SSRs = c(SSR.f1, SSR.f3)

models = c('Fit1', 'Fit3')

results.df = data.frame(models, SSRs)
results.df

##   models     SSRs
## 1   Fit1 610623.0
## 2   Fit3 610221.4

Fit3 has a lower SSR than that of Fit1 for the time series values between 2013 and 2015.

Thus, Fit3 is our top recommended model from a forecasting perspective. This is not the same model (Fit1) that we recommended in the previous section based on AIC.

Overall I would recommend Fit3. Fit3 was fit using R’s auto.arima() function and did an optimization grid search of hyperparameters for the SARIMA model. The AIC score of Fit1, while slightly lower than that of Fit3, was not significantly lower (less than 3% difference in AIC scores). Furthermore, Fit3 forecasted slightly better.

In conclusion, while Fit1 and Fit3 met model expectations (normal residuals, uncorrelated residuals) and both performed slightly the same in terms of AIC and SSR forecasting, we recommended Fit3 since our ad-hoc hyperparemeters chosen by examining the ACF and PACF is not as precise as that of a optimization grid search that R does in auto.arima().

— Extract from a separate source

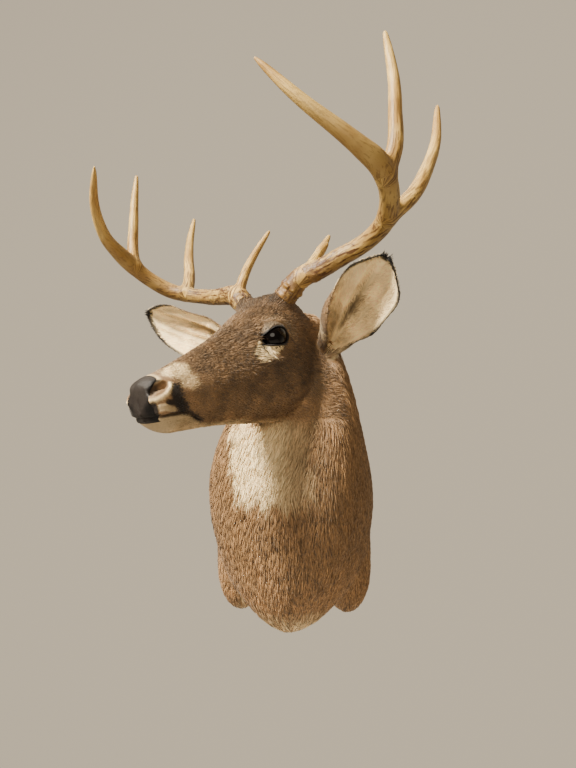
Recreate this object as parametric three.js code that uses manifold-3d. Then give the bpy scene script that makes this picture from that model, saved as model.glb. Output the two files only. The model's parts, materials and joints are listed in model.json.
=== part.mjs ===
// A white-tailed buck's shoulder mount, life size, in millimetres. +Z is up. The wall is the plane Y =
// 0 and the mount stands out from it towards -Y. The origin is the middle of the backboard's face on
// the wall. The neck leaves the wall, the head is turned to the deer's right (-X), and each antler
// carries a brow tine, two upright tines and the beam's own point.
import * as THREE from "three";
import { mergeVertices } from "three/addons/utils/BufferGeometryUtils.js";
import Module from "manifold-3d";

const wasm = await Module();
wasm.setup();

// ---- driving dimensions -------------------------------------------------------------------------

const GAP = 0.35; // clear space between neighbouring pieces
const CUT_REACH = 1400; // a thin cut's plate passes right through the mount
const FORK_CUT_REACH = 90; // and one across an antler beam passes through the beam only
const WELD = 1e-4; // corners closer than this are one corner
const HEAD_SEAT = 0.45; // the neck's seat is this much larger than the head all round
const FLESH_LIFT = 0.55; // ears and shoulders stand off the head and body by this
const BEAM_CLEAR = 0.42; // tines stand off their beam and burr by this
const WALL_BLOCK = [800, 200, 1200]; // everything behind the wall plane that a piece could reach

// The head has its own frame: its origin midway between the eyes, +x to the deer's left, -y to the
// nose, +z up.
const EYES_OUT = 332; // from the wall to the point midway between the eyes
const EYES_UP = 265; // from the origin up to the same point
const HEAD_TURN = -30.7; // degrees about Z: the nose goes towards the deer's right
const HEAD_NOD = 6.4; // degrees: the nose drops

const HEAD_SIDES = 24; // points round a section of the head
const HEAD_STEP = 13; // distance between sections of the head
const BODY_SIDES = 30;
const BODY_RINGS = 18;

// Heights of a section's shoulders, as shares of its height measured down from its top.
const BROW_LEVEL = 0.15;
const CHEEK_LEVEL = 0.47;
const JAW_LEVEL = 0.84;

// The head's lines. "ahead" is the distance in front of the eyes, top and bottom are heights, and brow,
// cheek and jaw are half widths at the three levels.
const HEAD_LINES = [
  { ahead: 186, top: -59, bottom: -88, brow: 14, cheek: 21, jaw: 14 }, // flat front of the nose
  { ahead: 181, top: -51, bottom: -96, brow: 19, cheek: 28, jaw: 19 }, // rim of the nose
  { ahead: 171, top: -46, bottom: -107, brow: 22, cheek: 33, jaw: 25 }, // nostrils
  { ahead: 155, top: -40, bottom: -114, brow: 21, cheek: 33, jaw: 27 }, // chin
  { ahead: 130, top: -28, bottom: -114, brow: 18, cheek: 32, jaw: 27 },
  { ahead: 100, top: -13, bottom: -113, brow: 19, cheek: 35, jaw: 29 }, // middle of the muzzle
  { ahead: 65, top: 6, bottom: -113, brow: 24, cheek: 41, jaw: 33 },
  { ahead: 30, top: 29, bottom: -114, brow: 36, cheek: 50, jaw: 38 }, // front corner of the eye
  { ahead: -5, top: 50, bottom: -115, brow: 49, cheek: 60, jaw: 42 }, // eye
  { ahead: -35, top: 66, bottom: -116, brow: 50, cheek: 64, jaw: 45 }, // back of the orbit
  { ahead: -60, top: 72, bottom: -114, brow: 46, cheek: 62, jaw: 45 }, // antlers, corner of the jaw
  { ahead: -85, top: 64, bottom: -106, brow: 40, cheek: 57, jaw: 42 },
  { ahead: -108, top: 46, bottom: -90, brow: 34, cheek: 49, jaw: 36 }, // ears
  { ahead: -124, top: 22, bottom: -62, brow: 22, cheek: 32, jaw: 22 }, // back of the skull, inside the neck
];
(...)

For completeness, here is the R console output for the fitted coefficients of Fit3.

fit3

## Series: myts 
## ARIMA(1,1,0)(2,0,0)[12] 
## 
## Coefficients:
##          ar1    sar1    sar2
##       0.1878  0.3258  0.3984
## s.e.  0.0610  0.0580  0.0610
## 
## sigma^2 estimated as 5.228:  log likelihood=-593.36
## AIC=1194.72   AICc=1194.88   BIC=1209.01

Problem 1f.)

I watched the 6 videos by Tech Know How. I did find the videos useful to a certain extent, but honestly the assignment as stated did not lend itself to be analyzed in the same method as he did online. For example, he did not try to analyze the ACF or PACF plots to deduce the hyperparameters of the SARIMA model. Furtermore, he instead used built in functions like stl() to decompose the time series into its trend and seasonal components. Overall, I did not think he addressed how to start Problem 1a, 1b, and 1c very well, which ultimately set up the rest of the problem set.

However, I do think he described how to do forecasting well. Therefore, Problem 1d and 1f were fairly straightforward in following his logic and R syntax.

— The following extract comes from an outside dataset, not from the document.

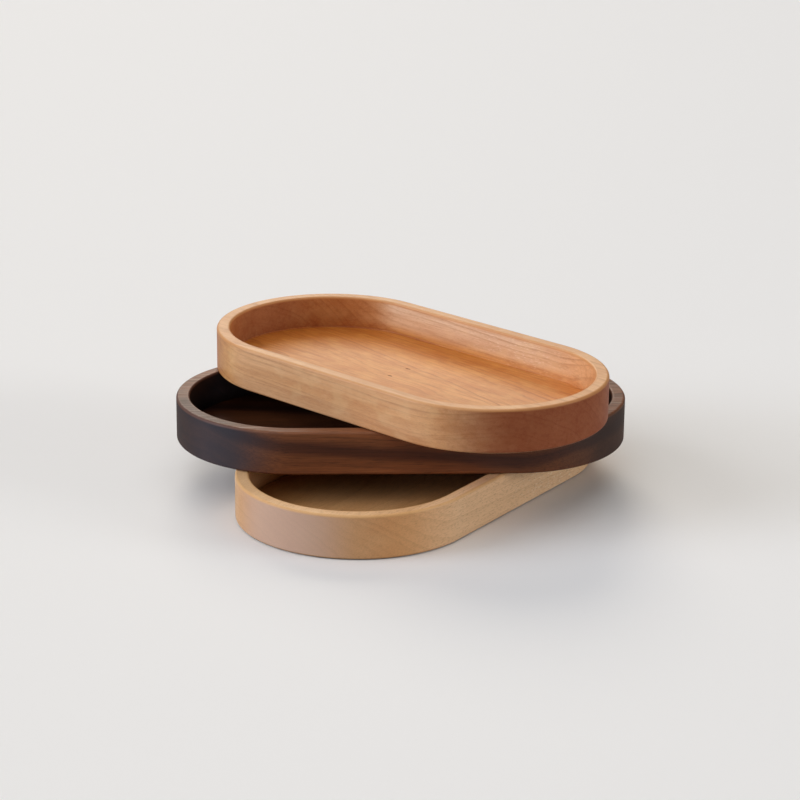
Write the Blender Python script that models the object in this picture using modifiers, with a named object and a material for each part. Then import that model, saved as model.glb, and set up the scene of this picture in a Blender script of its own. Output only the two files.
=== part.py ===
"""A stack of three loose oval trays of one size, in maple, walnut and cherry.

Each tray is milled out of one plank: an outline with straight sides and half-round ends, a flat-floored well
that follows the outline, a rim that is flat on top, and edges that are eased by hand. The trays stand rim to
base, each slid and turned a little on the one below.

Frame: metres, +Z up. The origin is the centre of the base tray's underside, and +X runs along the middle
tray. Run it with: blender --background --python part.py
"""

import math

import bmesh
import bpy

MM = 0.001

# One tray, outside
tray_length = 200.0 * MM
tray_width = 105.0 * MM
tray_height = 19.5 * MM

# The well that is milled into it
wall_thickness = 6.0 * MM
floor_thickness = 4.6 * MM
well_corner_radius = 0.6 * MM

# The edges that are eased
rim_outer_round = 1.2 * MM
rim_inner_round = 0.9 * MM
base_edge_round = 1.0 * MM

# How each loose tray lies on the one below it
resting_gap = 0.3 * MM
middle_slid_x = -7.9 * MM
middle_slid_y = 9.9 * MM
top_slid_x = 3.0 * MM
top_slid_y = 4.4 * MM

# How far each tray's length is turned away from +X
base_turn = math.radians(52.9)
middle_turn = math.radians(0.0)
top_turn = math.radians(-45.5)

# How finely the curves are cut into facets
steps_per_quarter_end = 20
steps_per_edge_round = 3
crease_angle = math.radians(40)
merge_distance = 0.01 * MM

# The oiled woods, as linear colours
wood_roughness = 0.42
maple_colour = (0.60, 0.40, 0.24)
walnut_colour = (0.075, 0.036, 0.022)
cherry_colour = (0.50, 0.235, 0.105)

quarter_turn = math.pi / 2


def clear_scene():
    for old in list(bpy.data.objects):
        bpy.data.objects.remove(old)


def oiled_wood(name, colour):
    """A wood with a satin oil finish."""
    material = bpy.data.materials.new(name)
    material.use_nodes = True
    shader = material.node_tree.nodes["Principled BSDF"]
    shader.inputs["Base Color"].default_value = (*colour, 1.0)
    shader.inputs["Roughness"].default_value = wood_roughness
    shader.inputs["Metallic"].default_value = 0.0
    material.diffuse_color = (*colour, 1.0)
    return material


def quarter_arc(across, height, radius, first_angle, last_angle):
    """Points along a rounded edge whose centre is at (across, height) in the section."""
    points = []
    for step in range(steps_per_edge_round + 1):
        angle = first_angle + (last_angle - first_angle) * step / steps_per_edge_round
        points.append((across + radius * math.cos(angle), height + radius * math.sin(angle)))
    return points


def tray_section():
    """The section that the whole tray is made of, as (distance from the middle line, height).

    It runs from the middle of the well floor out to the wall, up and over the rim, down the outside, and back
    under the base to the middle.
    """
    outside = tray_width / 2
    inside = outside - wall_thickness
    well_corner = quarter_arc(
        inside - well_corner_radius, floor_thickness + well_corner_radius, well_corner_radius,
        -quarter_turn, 0.0)
    rim_inner_edge = quarter_arc(
        inside + rim_inner_round, tray_height - rim_inner_round, rim_inner_round,
        quarter_turn * 2, quarter_turn)
    rim_outer_edge = quarter_arc(
        outside - rim_outer_round, tray_height - rim_outer_round, rim_outer_round,
        quarter_turn, 0.0)
    base_edge = quarter_arc(
        outside - base_edge_round, base_edge_round, base_edge_round,
        0.0, -quarter_turn)
    floor_middle = (0.0, floor_thickness)
    base_middle = (0.0, 0.0)
    return [floor_middle, *well_corner, *rim_inner_edge, *rim_outer_edge, *base_edge, base_middle]


def tray_mesh(name):
    """A quarter of a tray: the section is turned round half of one end, then drawn along to mid-length."""
    end_centre = (tray_length - tray_width) / 2
    shape = bmesh.new()
    corners = [shape.verts.new((end_centre + across, 0.0, height)) for across, height in tray_section()]
    edges = [shape.edges.new(pair) for pair in zip(corners, corners[1:])]
    turned = bmesh.ops.spin(
        shape, geom=corners + edges, cent=(end_centre, 0.0, 0.0), axis=(0.0, 0.0, 1.0),
        angle=quarter_turn, steps=steps_per_quarter_end)
    side_edges = [item for item in turned["geom_last"] if isinstance(item, bmesh.types.BMEdge)]
    drawn = bmesh.ops.extrude_edge_only(shape, edges=side_edges)
    middle_corners = [item for item in drawn["geom"] if isinstance(item, bmesh.types.BMVert)]
    bmesh.ops.translate(shape, verts=middle_corners, vec=(-end_centre, 0.0, 0.0))
    bmesh.ops.remove_doubles(shape, verts=shape.verts, dist=merge_distance)
    bmesh.ops.recalc_face_normals(shape, faces=shape.faces)
    mesh = bpy.data.meshes.new(name)
    shape.to_mesh(mesh)
    shape.free()
    mesh.shade_smooth()
    mesh.set_sharp_from_angle(angle=crease_angle)
    return mesh


def add_tray(name, wood, place, turn, collection):
    """One whole tray, with the middle of its underside at the given place."""
    mesh = tray_mesh(name)
    mesh.materials.append(wood)
    tray = bpy.data.objects.new(name, mesh)
    collection.objects.link(tray)
    mirror = tray.modifiers.new("both_ends_and_both_sides", "MIRROR")
    mirror.use_axis = (True, True, False)
    mirror.use_clip = True
    mirror.merge_threshold = merge_distance
    tray.location = place
    tray.rotation_euler = (0.0, 0.0, turn)
    return tray


def main():
    clear_scene()
    stack = bpy.data.collections.new("oval_tray_stack")
    bpy.context.scene.collection.children.link(stack)

    rise = tray_height + resting_gap
    middle_place = (middle_slid_x, middle_slid_y, rise)
    top_place = (middle_slid_x + top_slid_x, middle_slid_y + top_slid_y, rise * 2)

    add_tray("base_tray", oiled_wood("maple", maple_colour), (0.0, 0.0, 0.0), base_turn, stack)
    add_tray("middle_tray", oiled_wood("walnut", walnut_colour), middle_place, middle_turn, stack)
    add_tray("top_tray", oiled_wood("cherry", cherry_colour), top_place, top_turn, stack)


main()
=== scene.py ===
"""The looks of a stack of three loose oval trays: cherry on walnut on maple, each milled out of one plank."""

import math

import bmesh
import bpy
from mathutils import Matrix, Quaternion, Vector


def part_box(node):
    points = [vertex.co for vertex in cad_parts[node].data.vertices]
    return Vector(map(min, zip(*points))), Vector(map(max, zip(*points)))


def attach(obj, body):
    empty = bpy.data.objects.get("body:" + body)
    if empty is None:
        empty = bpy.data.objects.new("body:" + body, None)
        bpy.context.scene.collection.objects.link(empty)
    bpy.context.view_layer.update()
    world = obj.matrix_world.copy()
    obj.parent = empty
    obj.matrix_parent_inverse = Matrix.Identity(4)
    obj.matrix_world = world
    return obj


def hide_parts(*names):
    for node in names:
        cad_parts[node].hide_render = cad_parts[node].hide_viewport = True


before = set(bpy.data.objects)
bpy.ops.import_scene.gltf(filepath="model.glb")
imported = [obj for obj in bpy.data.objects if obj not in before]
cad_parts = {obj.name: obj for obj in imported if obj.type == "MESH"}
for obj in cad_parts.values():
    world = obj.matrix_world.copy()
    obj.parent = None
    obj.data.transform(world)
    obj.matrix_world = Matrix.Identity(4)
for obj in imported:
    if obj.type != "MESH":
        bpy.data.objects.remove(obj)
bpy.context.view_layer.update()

# The shape that all three trays share
# Each tray is one plank of hardwood, sawn to a shape with straight sides and half-round ends. A router then
# sinks a flat-floored well that follows the outside, and all the edges are eased by hand.

MM = 0.001
tray_low, tray_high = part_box("middle_tray")
tray_size = Vector(tray_high) - Vector(tray_low)
end_radius = tray_size.y / 2
end_centre = tray_size.x / 2 - end_radius
wall = 6.0 * MM
well_floor = 4.6 * MM
rim_outer_ease = 1.2 * MM
rim_inner_ease = 0.9 * MM
base_ease = 1.0 * MM
well_cove = 0.6 * MM
turns_in_outline = 256
cuts_in_ease = 6
round_profile = 0.5
smooth_up_to = math.radians(50)
hair = 0.02 * MM


def pick(tray, kind, fits):
    """In edit mode, selects the edges or faces whose corners all fit."""
    bpy.ops.mesh.select_all(action="DESELECT")
    bpy.ops.mesh.select_mode(type=kind)
    shape = bmesh.from_edit_mesh(tray.data)
    for item in shape.edges if kind == "EDGE" else shape.faces:
        if all(fits(corner.co) for corner in item.verts):
            item.select_set(True)
    bmesh.update_edit_mesh(tray.data)


def reach(point):
    """How far a point lies from the straight line between the two end centres."""
    return math.hypot(max(abs(point.x) - end_centre, 0), point.y)


def ease(tray, height, outline, radius):
    """Rounds over the edge that runs all round at one height and one reach."""
    pick(tray, "EDGE", lambda p: abs(p.z - height) < hair and abs(reach(p) - outline) < hair * 3)
    bpy.ops.mesh.bevel(
        offset=radius, offset_type="OFFSET", segments=cuts_in_ease, profile=round_profile, affect="EDGES")


def finish_with(piece, name, kind, **settings):
    """Adds a modifier and applies it."""
    modifier = piece.modifiers.new(name, kind)
    for setting, value in settings.items():
        setattr(modifier, setting, value)
    bpy.ops.object.modifier_apply(modifier=name)


def mill_tray():
    """A bare tray about the origin, with its length on X."""
    bpy.ops.object.select_all(action="DESELECT")
    bpy.ops.mesh.primitive_cylinder_add(
        vertices=turns_in_outline, radius=end_radius, depth=tray_size.z, location=(0, 0, tray_size.z / 2))
    tray = bpy.context.object
    bpy.ops.object.transform_apply(location=True, rotation=True, scale=True)
    bpy.ops.object.mode_set(mode="EDIT")
    bpy.ops.mesh.select_all(action="SELECT")
    bpy.ops.mesh.bisect(plane_co=(0, 0, 0), plane_no=(1, 0, 0), clear_inner=True)
    bpy.ops.mesh.select_all(action="SELECT")
    bpy.ops.transform.translate(value=(end_centre, 0, 0))
    pick(tray, "EDGE", lambda p: abs(p.x - end_centre) < hair)
    bpy.ops.mesh.extrude_region_move(TRANSFORM_OT_translate={"value": (-end_centre, 0, 0)})
    bpy.ops.object.mode_set(mode="OBJECT")
    finish_with(
        tray, "other_end", "MIRROR", use_axis=(True, False, False), use_clip=True, merge_threshold=hair)

    bpy.ops.object.mode_set(mode="EDIT")
    for seam in (-end_centre, 0, end_centre):
        for height in (0, tray_size.z):
            pick(tray, "EDGE", lambda p: abs(p.x - seam) < hair and abs(p.z - height) < hair)
            bpy.ops.mesh.dissolve_edges(use_verts=False)
    pick(tray, "FACE", lambda p: abs(p.z - tray_size.z) < hair)
    bpy.ops.mesh.inset(thickness=wall, depth=0)
    bpy.ops.mesh.extrude_region_move(TRANSFORM_OT_translate={"value": (0, 0, well_floor - tray_size.z)})
    ease(tray, tray_size.z, end_radius, rim_outer_ease)
    ease(tray, tray_size.z, end_radius - wall, rim_inner_ease)
    ease(tray, 0, end_radius, base_ease)
    ease(tray, well_floor, end_radius - wall, well_cove)
    bpy.ops.mesh.select_all(action="SELECT")
    bpy.ops.mesh.normals_make_consistent(inside=False)
    bpy.ops.object.mode_set(mode="OBJECT")
    bpy.ops.object.shade_smooth_by_angle(angle=smooth_up_to)
    finish_with(tray, "flat_flats", "WEIGHTED_NORMAL", weight=100, keep_sharp=True)
    return tray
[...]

Overall I think he did a fine job of balancing explanation of conceptual topics and explanation of the R code. I do not think he did a good job at explaining his analysis of the ACF and PACF plots, seasonality, de-seasoned series, etc. But, I’m starting to think that no one can and that for deciding on these parameteric models we just have to start somewhere and then let some maximization occur. The problem with that is that maybe we have decided on the wrong family of parametric models.

I would have spent more time explaining what to look for in the ACF or PACF plots besides saying ‘This looks good here’ or ‘This is problematic’. Far too often the explanation boiled down to a ‘this’ or ‘it’ statement. For a learning student such as myself, such broad and unspecific statements do not help me learn as I am left to only guess as to what ‘this’ or ‘it’ refers to.